Tra le organizzazioni non bancarie, invece, è il momento dell’evoluzione del single family office, che si dimostrano molto impegnati nel creare strutture organizzative più complesse, e reperire nuove competenze e profili professionali necessari per una gestione professionale del patrimonio di famiglia.
“Abbiamo anche notato alcuni single family office che si apprestano ad aprirsi verso una clientela estesa, a diventare di fatto dei multi-family office, anche attraverso l’aggregazione con altri single family office. Mi aspetto quindi una crescita complessiva, trainata in primis dalla crescente consapevolezza delle famiglie imprenditoriali italiane relativamente alle tematiche di gestione del patrimonio e sostenibilità di lungo periodo. Ovviamente, l’offerta non si sta facendo attendere, come dimostrato dal crescente numero di multi-family office che sviluppano più competenze trasversali per ampliare il menù dei servizi offerti”, analizza il professore.
Family office e consulenza olistica, differenze e trait d’union con il wealth management
Il comun denominatore che unisce i family office italiani sono le attività core, legate a definizione dell’asset allocation, monitoraggio degli investimenti, account aggregation e supporto nel passaggio generazionale. Con riferimento al livello di internalizzazione si registra che le attività finanziarie sono tipicamente sviluppate internamente. L’advisory finanziaria è l’unica tra tutte le attività core che non viene mai esternalizzata.
Kotlar sostiene che “lato domanda le famiglie hanno bisogni sempre più complessi che toccano temi di capitale finanziario, socio-emotivo e umano. Tali temi sono ancor più complicati in presenza di una successione o passaggio generazionale”, mentre dal lato dell’offerta di servizi il wealth management tradizionale è “molto orientato agli aspetti finanziari, mentre spesso vengono tralasciati quelli legati al patrimonio complessivo, e soprattutto alla sfera più personale del cliente imprenditore. È qui che trovano terreno fertile i family office moderni”.
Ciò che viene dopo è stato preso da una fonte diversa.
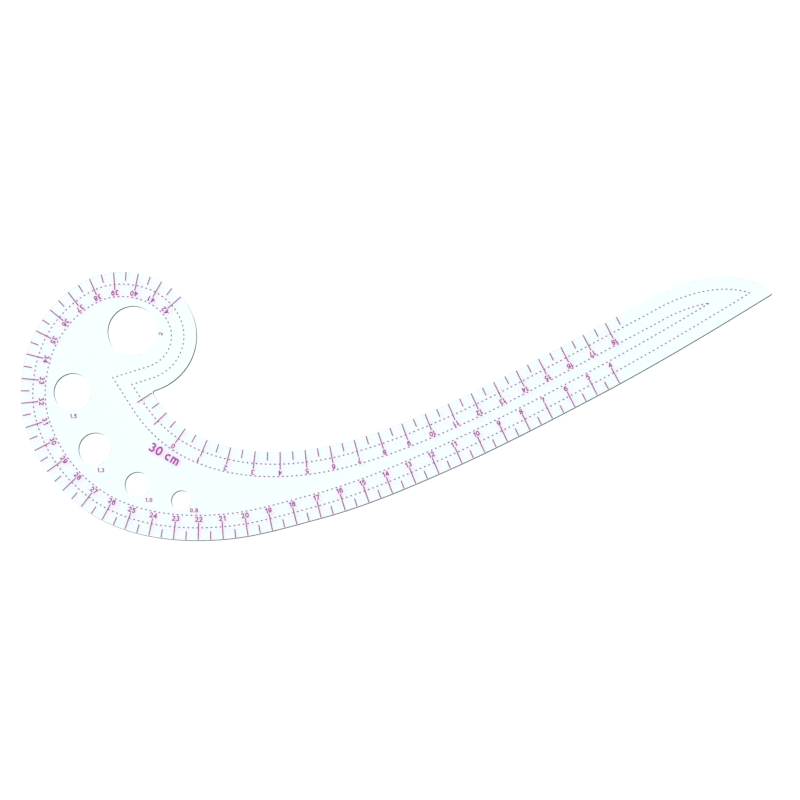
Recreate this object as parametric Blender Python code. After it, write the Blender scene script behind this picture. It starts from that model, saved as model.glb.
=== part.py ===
"""French curve: a flat clear acrylic drafting template with five circle holes.

Run it with blender --background --python part.py, or from the text editor.
Units are metres. +Z is up, +X runs from the hooked head to the blade's tip,
and the plate lies on the ground at z = 0.
"""

import math

import bmesh
import bpy
from mathutils import Vector
from mathutils.geometry import interpolate_bezier

MM = 0.001

SHEET_THICKNESS = 2.0 * MM
EDGE_BREAK = 0.2 * MM
LONGEST_STEP = 2.5 * MM
LARGEST_TURN = math.radians(8.0)
HOLE_SIDES = 48

# The drafting edge, clockwise from the notch under the head: x mm, y mm, heading in degrees.
OUTLINE = [
    (-96.5, 4.5, -57),
    (-75.6, -13.2, -23),
    (-38.6, -18.2, 5),
    (1.3, -8.1, 21),
    (50.3, 14.6, 28),
    (97.7, 40.1, 28),
    (108.3, 45.7, 23),
    (145.7, 48.2, -24),
    (149.9, 44.6, -46),
    (149.8, 43.8, -148),
    (80.9, 3.3, -152),
    (21.0, -26.7, -156),
    (-28.4, -45.3, -165),
    (-67.8, -53.7, -176),
    (-124.2, -40.8, 144),
    (-147.9, -8.3, 108),
    (-148.3, 20.6, 76),
    (-125.0, 50.6, 28),
    (-98.7, 52.1, -19),
    (-80.6, 21.9, -105),
    (-96.0, 6.3, -163),
]

# The circle template: diameter mm, centre x mm, centre y mm.
HOLES = [
    (20.0, -105.6, 30.3),
    (15.0, -129.2, 5.8),
    (13.0, -119.6, -17.2),
    (10.0, -102.1, -31.5),
    (8.0, -84.3, -38.0),
]


def heading_vector(degrees):
    angle = math.radians(degrees)
    return Vector((math.cos(angle), math.sin(angle)))


def outline_points():
    """Join the outline's knots with smooth curves that leave and arrive on their headings."""
    points = []
    for index, (x0, y0, h0) in enumerate(OUTLINE):
        x1, y1, h1 = OUTLINE[(index + 1) % len(OUTLINE)]
        start = Vector((x0, y0)) * MM
        end = Vector((x1, y1)) * MM
        turn = math.radians((h1 - h0 + 180) % 360 - 180)
        chord = (end - start).length
        reach = chord / (3 * math.cos(turn / 4) ** 2)
        leave = start + heading_vector(h0) * reach
        arrive = end - heading_vector(h1) * reach
        steps = math.ceil(max(chord / LONGEST_STEP, abs(turn) / LARGEST_TURN, 2))
        points.extend(interpolate_bezier(start, leave, arrive, end, steps + 1)[:-1])
    points = [Vector((p.x, p.y)) for p in points]
    return list(reversed(points))


def centred(points, holes):
    """Shift everything so that the middle of the outline's bounding box is at the origin."""
    middle_x = (min(p.x for p in points) + max(p.x for p in points)) / 2
    middle_y = (min(p.y for p in points) + max(p.y for p in points)) / 2
    middle = Vector((middle_x, middle_y))
    moved_points = [p - middle for p in points]
    moved_holes = [(d * MM, Vector((x, y)) * MM - middle) for d, x, y in holes]
    return moved_points, moved_holes


def circle_points(diameter, centre):
    """A hole's rim, clockwise, so that the material is on its left as on the outline."""
    rim = []
    for index in range(HOLE_SIDES):
        angle = -2 * math.pi * index / HOLE_SIDES
        rim.append(centre + Vector((math.cos(angle), math.sin(angle))) * diameter / 2)
    return rim


def inset_loop(loop, distance):
    """Move a closed loop into the material on its left."""
    inset = []
    count = len(loop)
    for index, point in enumerate(loop):
        along = (loop[(index + 1) % count] - loop[index - 1]).normalized()
        inset.append(point + Vector((-along.y, along.x)) * distance)
    return inset


def add_ring(mesh, loop, height):
    return [mesh.verts.new((p.x, p.y, height)) for p in loop]


def bridge_rings(mesh, lower, upper):
    """Wall faces between two rings of the same length, facing away from the material."""
    count = len(lower)
    for index in range(count):
        following = (index + 1) % count
        mesh.faces.new((lower[index], lower[following], upper[following], upper[index]))


def ring_edges(mesh, ring):
    return [mesh.edges.get((ring[index - 1], ring[index])) for index in range(len(ring))]


def build_plate():
    outline, holes = centred(outline_points(), HOLES)
    loops = [outline] + [circle_points(diameter, centre) for diameter, centre in holes]
    mesh = bmesh.new()
    bottom_edges = []
    top_edges = []
    for loop in loops:
        broken = inset_loop(loop, EDGE_BREAK)
        rings = [
            add_ring(mesh, broken, 0.0),
            add_ring(mesh, loop, EDGE_BREAK),
            add_ring(mesh, loop, SHEET_THICKNESS - EDGE_BREAK),
            add_ring(mesh, broken, SHEET_THICKNESS),
        ]
        for lower, upper in zip(rings, rings[1:]):
            bridge_rings(mesh, lower, upper)
        bottom_edges += ring_edges(mesh, rings[0])
        top_edges += ring_edges(mesh, rings[-1])
    bmesh.ops.triangle_fill(mesh, use_beauty=True, edges=bottom_edges)
    bmesh.ops.triangle_fill(mesh, use_beauty=True, edges=top_edges)
    bmesh.ops.recalc_face_normals(mesh, faces=mesh.faces)
    data = bpy.data.meshes.new("curve_plate")
    mesh.to_mesh(data)
    mesh.free()
    data.shade_smooth()
    data.set_sharp_from_angle(angle=math.radians(30))
    plate = bpy.data.objects.new("curve_plate", data)
    bpy.context.collection.objects.link(plate)
    return plate


def clear_acrylic():
    material = bpy.data.materials.new("clear_acrylic")
    material.use_nodes = True
    shader = material.node_tree.nodes["Principled BSDF"]
    shader.inputs["Base Color"].default_value = (0.80, 0.98, 0.99, 1.0)
    shader.inputs["Roughness"].default_value = 0.12
    shader.inputs["Metallic"].default_value = 0.0
    shader.inputs["IOR"].default_value = 1.49
    shader.inputs["Alpha"].default_value = 0.35
    return material


for leftover in list(bpy.data.objects):
    bpy.data.objects.remove(leftover, do_unlink=True)

curve_plate = build_plate()
curve_plate.data.materials.append(clear_acrylic())
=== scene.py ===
"""The looks of the french curve: clear acrylic, cut edges and screen-printed scales.

Lengths below are in millimetres until they meet Blender, which works in metres.
The drafting edge runs clockwise, so the material is always on its right.
"""

import math

import bmesh
import bpy
from mathutils import Matrix, Vector
from mathutils.geometry import delaunay_2d_cdt, interpolate_bezier, intersect_line_line_2d


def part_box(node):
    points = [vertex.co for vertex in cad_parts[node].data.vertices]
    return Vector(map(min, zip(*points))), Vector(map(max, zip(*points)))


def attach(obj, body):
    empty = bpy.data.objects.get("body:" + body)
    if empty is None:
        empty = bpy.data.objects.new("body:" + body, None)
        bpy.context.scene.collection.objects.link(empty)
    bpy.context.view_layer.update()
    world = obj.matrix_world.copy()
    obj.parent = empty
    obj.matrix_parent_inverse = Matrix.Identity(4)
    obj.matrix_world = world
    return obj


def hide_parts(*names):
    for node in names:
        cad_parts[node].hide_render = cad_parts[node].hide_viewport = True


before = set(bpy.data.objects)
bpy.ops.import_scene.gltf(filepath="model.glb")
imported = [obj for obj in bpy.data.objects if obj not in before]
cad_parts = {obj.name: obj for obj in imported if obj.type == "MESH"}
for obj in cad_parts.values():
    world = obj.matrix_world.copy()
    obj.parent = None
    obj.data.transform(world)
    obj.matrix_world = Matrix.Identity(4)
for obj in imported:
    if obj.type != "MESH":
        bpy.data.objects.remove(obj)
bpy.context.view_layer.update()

MM = 0.001

# The sheet and its ink fill the height of the CAD plate's box. The ink stands proud of the acrylic
# and sinks a little way into it, so that the two share no plane.
PLATE_LOW, PLATE_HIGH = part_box("curve_plate")
INK_TOP = PLATE_HIGH.z / MM
INK_PROUD = 0.02
INK_SINK = 0.01
PLATE_TOP = INK_TOP - INK_PROUD
PLATE_BOTTOM = PLATE_LOW.z / MM

# The edges are slightly rounded, with a narrow flat support beside the rounding to hold its shading.
EDGE_RADIUS = 0.05
EDGE_STEPS = 3
EDGE_SUPPORT = 0.03

# How finely curves are divided.
LONGEST_STEP = 0.6
LARGEST_TURN = math.radians(2.5)
FEWEST_STEPS = 4
HOLE_SIDES = 144

# The sheet's material slots.
POLISHED_SLOT = 0
CUT_SLOT = 1

# The drafting edge, clockwise from the notch under the head: x, y, heading in degrees.
OUTLINE = [
    (-96.5, 4.5, -57),
    (-75.6, -13.2, -23),
    (-38.6, -18.2, 5),
    (1.3, -8.1, 21),
    (50.3, 14.6, 28),
    (97.7, 40.1, 28),
    (108.3, 45.7, 23),
    (145.7, 48.2, -24),
    (149.9, 44.6, -46),
    (149.8, 43.8, -148),
    (80.9, 3.3, -152),
    (21.0, -26.7, -156),
    (-28.4, -45.3, -165),
    (-67.8, -53.7, -176),
    (-124.2, -40.8, 144),
    (-147.9, -8.3, 108),
    (-148.3, 20.6, 76),
    (-125.0, 50.6, 28),
    (-98.7, 52.1, -19),
    (-80.6, 21.9, -105),
    (-96.0, 6.3, -163),
]
INNER_EDGE = (0, 8)
TIP_NOSE = (8, 9)
OUTER_EDGE = (9, 20)
NOTCH_FILLET = (20, 21)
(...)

Patrizia Misciattelli delle Ripe, fondatrice e presidente di Aifo
Inoltre, per un family officer l’esperienza finanziaria è importante, ma non sufficiente. Patrizia Misciattelli delle Ripe, fondatrice e presidente di Aifo – Associazione Italiana Family Officer sostiene che “l’esperienza finanziaria può essere un requisito importante, a cui tuttavia devono essere affiancate specifiche capacità di risk assessment, pianificazione, capacità di visione strategica, oltre ad autorevolezza nel guidare un team di esperti diversi per ogni progetto/famiglia”.
Gli investimenti e il ruolo dell’asset management
Nonostante il family office italiano non sia tradizionalmente un investitore frequente di private equity e venture capital, dal 2015 ben il 90% di essi approccia questo tipo di investimenti, con netta prevalenza dello strumento club deal (utilizzato dall’86,2%) seguito dal co-investimento (78,5%), dall’investimento diretto (73,8%) e da quello indiretto (il fund investing, 61,5%). Nei prossimi 12 mesi, circa il 64% dei family office prevede di effettuare tra 1 e 5 investimenti in private equity, e poco più del 15% ne ha pianificati oltre sei.
Tipicamente, si evince dal report, i servizi di family office seguono una logica più olistica rispetto all’asset management tradizionale. “Spesso vengono privilegiati gli investimenti diretti in start-up e imprese innovative, anche se ciò comporta rischi elevati e minore liquidità. A volte le famiglie preferiscono diversificare investendo in settori non correlati rispetto al core business principale; altre volte è invece proprio la competenza e il network della famiglia che porta a cogliere opportunità in settori più contigui. Per la componente mediata la maggioranza preferisce acquistare prodotti da gestori specializzati, prevalentemente in classe istituzionale”, chiosa Kotlar.
Sul rapporto fra family office e asset management interviene anche Misciattelli delle Ripe: “Il family office è un centro di controllo il cui scopo è garantire la longevità di un grande patrimonio lungo le generazioni. Le componenti di una globale ricchezza storicizzata possono avere elementi di scarsa redditività ma di forte componente identitaria (arte, immobili, heritage, partecipazioni) che li rendono non liquidabili. Il primo ruolo dell’asset management è proprio quello di garantire con la performance finanziaria la compensazione di questi squilibri e proteggere il patrimonio nel suo valore integrato – argomenta – Quindi la relazione tra family office e asset management deve sempre prevedere massima personalizzazione e non identificare la parola “protezione” solo con conservazione ma anche con dinamica allocazione per una ricerca di sovraperformance”.
Family office e innovazione
In chiave di innovazione e nuove tecnologie digitali le aree in cui i family office italiani avvertono maggiori necessità di miglioramento sono l’efficacia degli strumenti per account aggregation e consolidato famigliare multi-asset, l’analisi e la sintesi dei dati multi-asset tramite dashboard. “Emerge fortemente l’esigenza delle famiglie imprenditoriali di avere visibilità e monitoring degli investimenti, anche attraverso l’uso sapiente delle tecnologie digitali che permettono di sviluppare dashboard integrate”, conclude Kotlar.